Professional Issues 2016/17

Special Lectures

As part of your assessment, you must write a one-page written report summarising one of the guest lectures. Reports will be marked for both presentation and content. The linked slides summarise feedback on earlier draft submissions.

You should write your report as though you were working for an IT company, and reporting on a topic of relevance to that company.

You should submit your report, as a PDF, identified only by your student number, using the DICE submit system, with the command
submit pi 2 yourfilename.pdf
deadline 16:10 Monday 28th November.

29 September
Alistair Hann, Technical Fellow, Skyscanner
Raising money and keeping it legal – investment and IP from an engineer’s perspective.
Alistair joined Skyscanner after Zoombu, a travel search engine he co-founded, was acquired by Skyscanner in 2010. Until recently he was CTO at Skyscanner, with overall responsibility for the technical strategy of Skyscanner and ensuring it meets the business' needs. His remit ranged from ensuring that systems scale to handle continued exponential growth in search volume, to defining the architectures of new products and incubating the new technologies that will fuel future growth. He is an active member of Edinburgh's start-up community.
At home, when he isn’t playing around with tech, he learns history and languages, cooks and sails dinghies. Alistair never travels without “Some knowledge of the language, it can help to keep me out of trouble and the locals really appreciate it”!
27 October
Nicola Osborne, EDINA,
Pitching, personality and (ethical) promotion.
Nicola will be looking at various aspects of promoting what you do - how you might promote yourself, your work, and what legal and ethical aspects to keep in mind whilst you do that whether you are using email lists, social media, or mainstream press.
3 November
Karen Gregory, Lecturer in Digital Sociology, School of Social and Political Science, UoE
Discrimination
Karen is a digital sociologist and ethnographer with an interest in the relationship between work, technology, and emerging forms of labour.
10 November
Ben Spigel, UoE Business School, and David Richardson, Director of Partnerships, School of Informatics,
Entrepreneurship and Innovation
17 November
Burkhard Schaefer,Professor of Computational Legal Theory, UoE
The ethics and law of data –driven research: tools and methods
A plethora of tools has been developed over the last years to help developers and users of data -driven ICT solutions to comply not only with the law, but also to identify, analyse and plan for ethical, political and wider social risks. Increasingly, using these tools becomes mandatory part of large software projects, in academia, private and public sector projects. The session introduces some of the most important methodologies, from Privacy Impact Assessment to PESTLE based on some real life examples of (more or less) controversial use of data science.
Burkhard is Director of the SCRIPT Centre for IT and IP law, working mainly on issues such as privacy compliant software architecture and more generally the scope and limits of representing legal concepts directly in the internet infrastructure.
24 November
Allan Lindsay, Digital Academy Manager, Young Scot, on 5Rights: Digital Rights for Children and Young People
Young Scot are the lead strategic partner in Scotland for 5Rights, the UK-wide coalition which aims to make the internet and surrounding digital world a better and more empowering place for all children and young people.
5Rights is a framework of five clear and simple principles to enable children and young people to access the internet creatively, knowledgeably and fearlessly. Recognising that digital technology is a fundamental part of young peoples’ lives, the 5Rights coalition believes that these technologies must be designed and delivered with young peoples’ rights specifically in mind.
This session will discuss the five rights, the work of the 5Rights Youth Commission (supported by The Scottish Government) who are taking part in a year-long investigation into how Scotland can better recognise the rights of children and young people in the digital world, and look at some of the challenges and opportunities that exist in this area.

Course Material

The course textbook is

You may find the slides from Aberystwyth (home of Frank Bott, author of The Book) useful. Particularly the material on finince and accounting, which is not covered in detail in the book.

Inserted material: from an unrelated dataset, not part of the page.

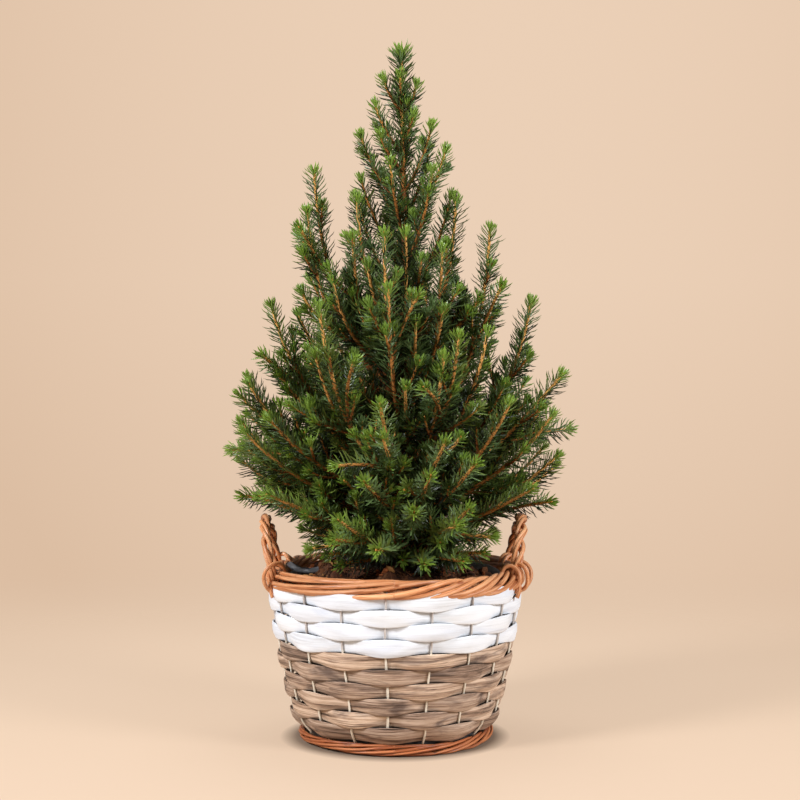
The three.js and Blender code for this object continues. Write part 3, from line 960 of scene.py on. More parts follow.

Copies of material used in class will be available in PDF format on the course webpage. The website also contains a list of other relevant documents.

Please buy (and read!!) the course textbook. Amazon offer a Kindle edition at £17 or so if you want an electronic copy.

Communications skills.

Coursework

Coursework is worth 15% of marks for the course, and the final exam is worth 85%.

Class notes and lecture log

Class videos

Exam Papers

This year, the exam will be on 15th December 2016., in the Playfair Library, from 14:30-16:30

The examination (that contributes 85% of the asssessment of the course) will involve a compulsory multi-part short-answer question (Q1) and an essay-style question (choose one from two Q2/Q3). You will be expected to be familiar with the material covered in the course text and to have an appreciation of relevant current affairs such as may be obtained by regular reading of a serious newspaper (e.g. Common Space, The National, or The Guardian) or news magazine (e.g. The Economist), or keeping abreast of relevant organisations (e.g. Open Rights Group). Your answers should, where relevant, draw on the content of lectures given by visitors, and on your fellow-students' video presentations, as well as on course notes and texts.

Past papers.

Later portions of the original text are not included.